A critical feature of the case is that no objection to Judge Strączyńska’s participation was raised before the Warsaw Court of Appeal itself. This failure became the focal point of Murray J’s analysis.
3. Summary of the Supreme Court’s Judgment
3.1 The central question
The Court framed the issue in direct terms:
“The question now arises as to whether the respondent, not having objected to Judge Strączyńska participating in the disposition of his appeal … can now invoke Article 45(1)(a) … as a basis on which the courts in this jurisdiction should refuse to recognise the resulting orders of the Appeal Court … on the ground that they were contaminated by Judge Strączyńska’s membership of the panel that decided his appeal.” [para. 2]
Murray J described the proposition that such an objection could first be raised in Ireland, rather than in Poland, as “on its face … a surprising one” [para. 3].
3.2 The Court’s core holding
The Court held, in substance, that:
- Under the Recast Regulation, and in light of the principle of mutual trust, public‑policy objections under Article 45(1)(a) must, as a general rule, be raised before the courts of the Member State of origin if that is possible.
- The enforcement court (Ireland) should normally only entertain a public‑policy challenge to a judgment of another Member State where either:
(a) the challenge could not have been raised before the court issuing the judgment, or
(b) the challenge was raised, but for reasons which themselves represent a public‑policy objection to enforcement, it was rejected by the trial court in a manner that cannot be remedied on appeal in the Member State of origin [para. 7]. - In the present case, Scully could have raised an objection to the composition of the appellate panel (including Judge Strączyńska’s secondment) before the Warsaw Court of Appeal, but did not do so.
- None of his proposed explanations for that failure satisfied the Court that he fell within either of the exceptional categories in para. 7.
Accordingly, the Supreme Court held that the respondent was precluded from relying in Ireland on the alleged unlawfulness of the secondment to resist recognition of the Polish appellate judgments.
Murray J added that, in any event, he agreed with Hogan J that the secondment did not, for the reasons set out in Hogan J’s separate judgment, affect the validity or enforceability of the Warsaw Court of Appeal’s judgment [para. 11]. Thus, even on the merits, the public‑policy objection failed.
3.3 The new procedural filter
The most significant doctrinal innovation is Murray J’s articulation of a procedural filter on Article 45(1)(a) objections.

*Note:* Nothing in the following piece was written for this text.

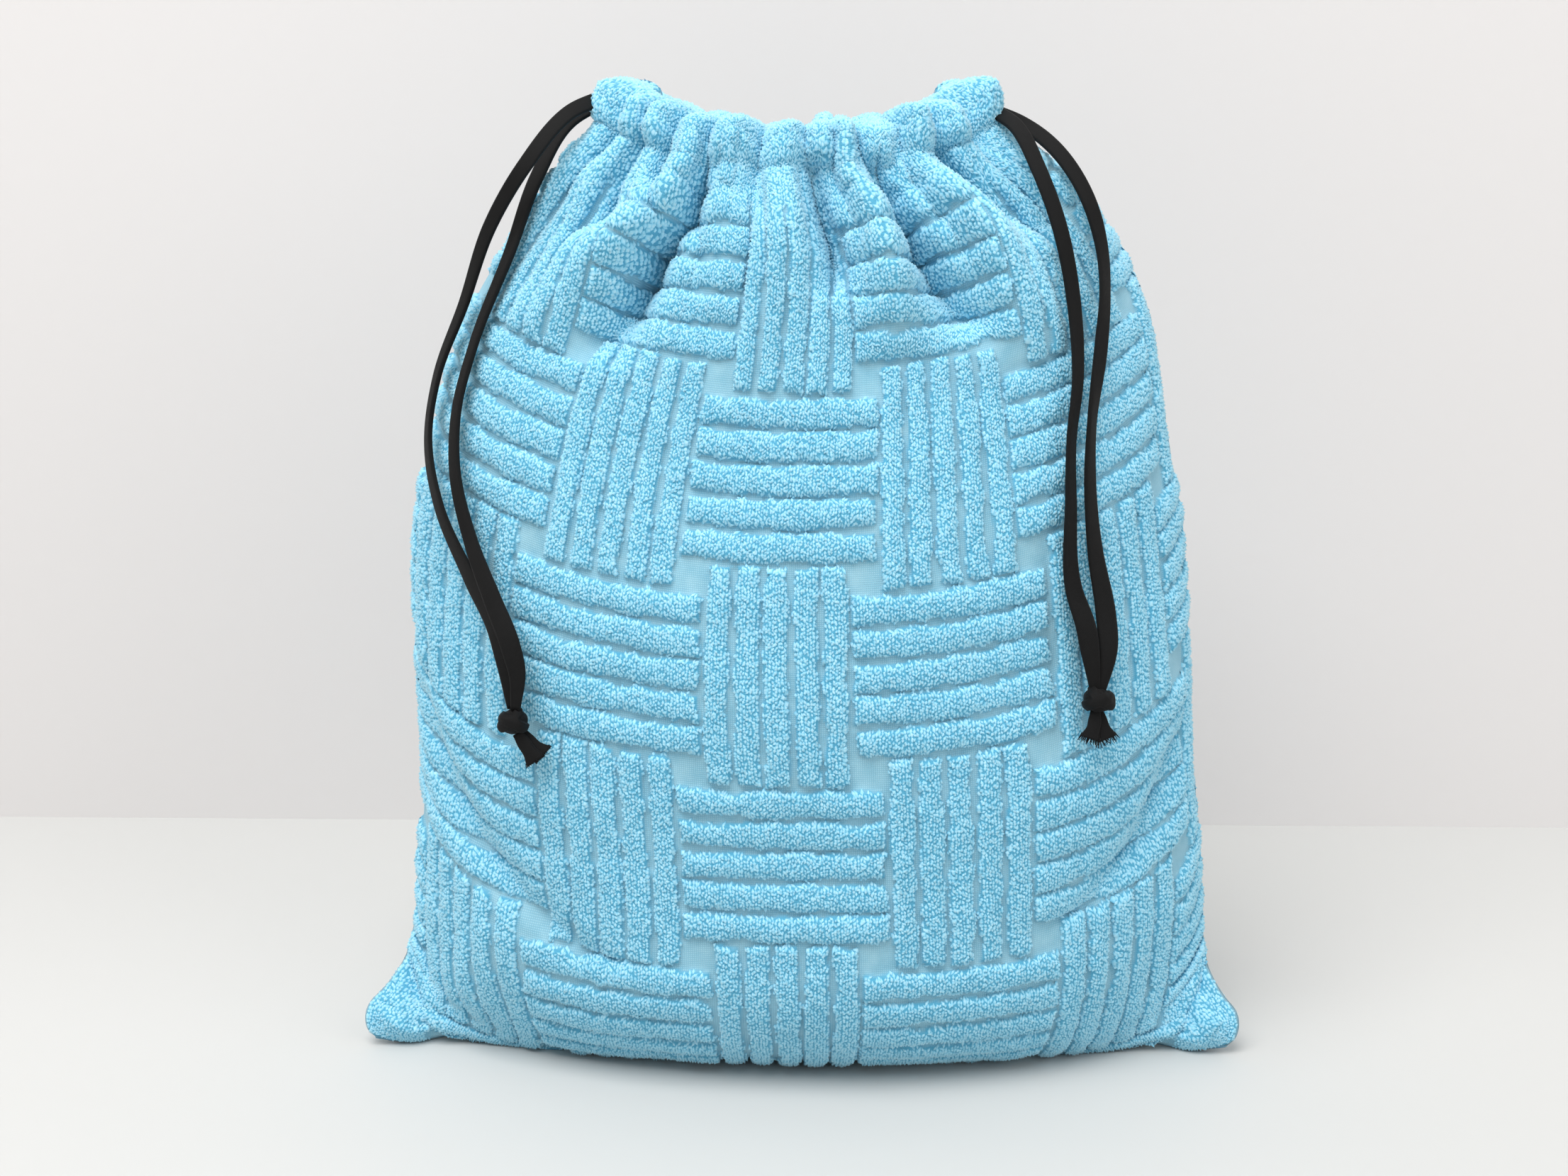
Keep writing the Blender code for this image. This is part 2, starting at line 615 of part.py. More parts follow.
RIGHT_FRONT_ROUTE = (
    (0.0655, -0.0045, 0.3335), (0.0730, -0.0150, 0.3280), (0.0800, -0.0260, 0.3140),
    (0.0865, -0.0330, 0.2960), (0.0920, -0.0370, 0.2680), (0.0930, -0.0420, 0.2470),
    (0.0910, -0.0465, 0.2270), (0.0910, -0.0500, 0.2070), (0.0925, -0.0535, 0.1780),
    (0.0965, -0.0565, 0.1660), (0.0980, -0.0575, 0.1590), (0.0980, -0.0575, 0.1478),
)
RIGHT_BACK_ROUTE = (
    (0.0655, 0.0030, 0.3330), (0.0755, -0.0010, 0.3290), (0.0880, -0.0130, 0.3190),
    (0.0975, -0.0215, 0.3030), (0.1020, -0.0255, 0.2860), (0.1025, -0.0300, 0.2740),
    (0.1010, -0.0360, 0.2560), (0.0980, -0.0425, 0.2320), (0.0975, -0.0455, 0.2170),
    (0.0995, -0.0490, 0.1910), (0.1035, -0.0520, 0.1690), (0.1042, -0.0550, 0.1590),
    (0.1040, -0.0560, 0.1478),
)

# Knots: where the strands run in at the top, and where the two tails end.
TAPE_WIDTH = 0.0075
TAPE_THICKNESS = 0.0018
KNOT_SIZE = (0.0130, 0.0100, 0.0125)
KNOT_GAP = 0.0005
LEFT_TAILS = (
    ((-0.0925, -0.0600, 0.1330), (-0.0905, -0.0605, 0.1265), (-0.0870, -0.0610, 0.1195)),
    ((-0.0945, -0.0575, 0.1330), (-0.0935, -0.0578, 0.1250), (-0.0915, -0.0582, 0.1165)),
)
RIGHT_TAILS = (
    ((0.0995, -0.0575, 0.1360), (0.0975, -0.0582, 0.1300), (0.0955, -0.0588, 0.1250)),
    ((0.1020, -0.0555, 0.1360), (0.1040, -0.0558, 0.1295), (0.1070, -0.0562, 0.1240)),
)


def smooth_line(points, spacing):
    """Points about this far apart on a smooth curve through the given ones."""
    points = np.array([tuple(p) for p in points])
    run = np.concatenate([[0], np.cumsum(np.linalg.norm(np.diff(points, axis=0), axis=1))])
    count = max(2, round(run[-1] / spacing))
    at = np.linspace(0, run[-1], count + 1)
    return [Vector(p) for p in np.stack([smooth_through(run, c, at) for c in points.T], 1)]


def cord_solid(name, line, level, side, front, back, tape):
    """One drawcord: down one strand, in at its slot, round the channel and out again."""
    count = len(line)
    start = 0 if side < 0 else count // 2
    lift = Vector((0, 0, level))
    ring = [line[(start + k) % count] + lift for k in range(3, count - 2)]
    ring = ring if side < 0 else list(reversed(ring))
    beside = CORD_DIAMETER / 2 + CORD_GAP
    mouth = side * (NECK_RING[0] + 0.004)
    height = line[start].z + level
    first, last = Vector((mouth, -beside, height)), Vector((mouth, beside, height))
    route = [*reversed(front), first, *ring, last, *back]
    curve = bpy.data.curves.new(name, "CURVE")
    curve.dimensions = "3D"
    curve.bevel_depth = CORD_DIAMETER / 2
    curve.bevel_resolution = 2
    curve.use_fill_caps = True
    points = smooth_line(route, 2.5 * CORD_DIAMETER)
    spline = curve.splines.new("POLY")
    spline.points.add(len(points) - 1)
    for point, at in zip(spline.points, points):
        point.co = (*at, 1)
    cord = bpy.data.objects.new(name, curve)
    bpy.context.collection.objects.link(cord)
    curve.materials.append(tape)
    return cord


def swept_tape(name, points, facing, width, thickness):
    """A flat strip along the points, its broad face turned towards facing."""
    bm = bmesh.new()
    rings = []
    for k, at in enumerate(points):
        along = (points[min(k + 1, len(points) - 1)] - points[max(k - 1, 0)]).normalized()
        broad = along.cross(facing).normalized()
        out = broad.cross(along)
        rings.append(
            [
                bm.verts.new(at + broad * (a * width / 2) + out * (b * thickness / 2))
                for a, b in ((-1, -1), (1, -1), (1, 1), (-1, 1))
            ]
        )
    for ring, after in zip(rings, rings[1:]):
        for j in range(4):
            bm.faces.new((ring[j], ring[(j + 1) % 4], after[(j + 1) % 4], after[j]))
    bm.faces.new(rings[0])
    bm.faces.new(rings[-1])
    bmesh.ops.recalc_face_normals(bm, faces=bm.faces)
    return finish_mesh(name, bm)


def knot_core(name, top):
    """The pulled-tight lump of the knot: a squashed barrel with a flat top."""
    width, depth, height = KNOT_SIZE
    bm = bmesh.new()
    profile = ((0.62, 0.0), (0.94, -0.18), (1.0, -0.45), (0.88, -0.78), (0.5, -1.0))
    rings = []
    for radius, drop in profile:
        rings.append(
            [
                bm.verts.new(
                    top
                    + Vector(
                        (
                            math.cos(a) * radius * width / 2,
                            math.sin(a) * radius * depth / 2,
                            drop * height,
                        )
                    )
                )
                for a in (2 * math.pi * k / 14 for k in range(14))
            ]
        )
    for ring, after in zip(rings, rings[1:]):
        for k in range(14):
            bm.faces.new((ring[k], ring[(k + 1) % 14], after[(k + 1) % 14], after[k]))
    bm.faces.new(rings[0])
    bm.faces.new(rings[-1])
    bmesh.ops.recalc_face_normals(bm, faces=bm.faces)
    return finish_mesh(name, bm)


def knot_solid(name, ends, tails, tilt, tape):
    """An overhand knot tied in both strands, with a turn of tape over it and two tails."""
    top = sum(ends, Vector()) / len(ends) - Vector((0, 0, KNOT_GAP))
    knot = knot_core(name, top)
    knot.data.materials.append(tape)
    width, depth, height = KNOT_SIZE
    middle = top - Vector((0, 0, 0.5 * height))
    turn = []
    for k in range(16):
        a = 2 * math.pi * k / 16
        x = math.cos(a) * (width / 2 - 0.0003)
        y = math.sin(a) * (depth / 2 - 0.0003)
        turn.append(middle + Vector((x, y, tilt * x)))
    band = ring_solid(name + "_turn", turn, TAPE_THICKNESS / 2, 0.3 * height)
    boolean(knot, band, "UNION")
    for k, points in enumerate(tails):
        facing = Vector((0.25 if k else -0.1, -1, 0.2))
        line = smooth_line(points, 0.004)
        tail = swept_tape(f"{name}_tail_{k + 1}", line, facing, TAPE_WIDTH, TAPE_THICKNESS)
        boolean(knot, tail, "UNION")
    return knot


def main():
    for piece in list(bpy.data.objects):
        bpy.data.objects.remove(piece, do_unlink=True)
    towelling = fabric("towelling", (0.21, 0.56, 0.84), 0.95)
    tape = fabric("black_tape", (0.012, 0.012, 0.013), 0.85)
    outer, inner = Form(False), Form(True)
    build_pouch(outer, inner, towelling)
    line = channel_line(outer, inner, CHANNEL_STEPS)
    level = (CORD_DIAMETER + CORD_GAP) / 2
    for side, name, front, back, tails, tilt in (
        (-1, "left", LEFT_FRONT_ROUTE, LEFT_BACK_ROUTE, LEFT_TAILS, 0.35),
        (1, "right", RIGHT_FRONT_ROUTE, RIGHT_BACK_ROUTE, RIGHT_TAILS, -0.3),
    ):
        front, back = [Vector(p) for p in front], [Vector(p) for p in back]
        cord_solid(f"drawcord_{name}", line, -side * level, side, front, back, tape)
        knot_solid(f"knot_{name}", (front[-1], back[-1]), tails, tilt, tape)


if __name__ == "__main__":
    main()
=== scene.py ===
import math

import bmesh
import bpy
import numpy as np
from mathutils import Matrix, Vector


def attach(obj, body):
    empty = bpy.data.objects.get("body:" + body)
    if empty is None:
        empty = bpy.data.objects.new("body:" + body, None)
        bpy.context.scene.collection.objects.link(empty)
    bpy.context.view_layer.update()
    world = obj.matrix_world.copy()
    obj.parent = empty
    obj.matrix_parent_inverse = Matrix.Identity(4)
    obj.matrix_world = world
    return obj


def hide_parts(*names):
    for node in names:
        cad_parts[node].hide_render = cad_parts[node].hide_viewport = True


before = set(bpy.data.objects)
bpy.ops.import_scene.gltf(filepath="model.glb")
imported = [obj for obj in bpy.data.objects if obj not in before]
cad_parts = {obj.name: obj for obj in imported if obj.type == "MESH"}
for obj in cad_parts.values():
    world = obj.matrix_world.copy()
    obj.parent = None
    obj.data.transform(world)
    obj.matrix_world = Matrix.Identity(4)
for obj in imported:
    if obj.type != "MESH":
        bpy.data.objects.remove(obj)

print("packed model loaded:", len(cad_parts), "nodes")
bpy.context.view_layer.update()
scene = bpy.context.scene
scene.view_settings.view_transform = "Standard"


def smoothThrough(knots, values, at):
    # smooth curve through given values
    knots, values = np.array(knots, float), np.array(values, float)
    slopes = np.gradient(values, knots)
    at = np.clip(at, knots[0], knots[-1])
    i = np.clip(np.searchsorted(knots, at, side="right") - 1, 0, len(knots) - 2)
    h = knots[i + 1] - knots[i]
    u = (at - knots[i]) / h
    return (
        (1 + 2 * u) * (1 - u) ** 2 * values[i]
        + u * (1 - u) ** 2 * h * slopes[i]
        + u * u * (3 - 2 * u) * values[i + 1]
        + u * u * (u - 1) * h * slopes[i + 1]
    )


def smoothStep(x, low, high):
    u = np.clip((np.asarray(x, float) - low) / (high - low), 0, 1)
    return u * u * (3 - 2 * u)


def fadeOut(x, low, high):
    # 1 up to low and 0 from high on
    return smoothStep(-np.asarray(x, float), -high, -low)


def bell(distance, width):
    return np.exp(-((distance / width) ** 2))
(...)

The Court essentially translates CJEU authority and prior Irish case law into a clear, jurisdiction‑specific rule:
“… courts should normally only entertain a public policy challenge to such a judgment where either (a) the challenge could not have been raised before the court issuing the judgment, or (b) that challenge was raised but for reasons which themselves represent a public policy objection to enforcement they were rejected by the trial court, that refusal not being capable of being remedied on appeal in the courts of the Member State of origin.” [para. 7]
This is the new precedent of general application that emerges from Scully v Coucal.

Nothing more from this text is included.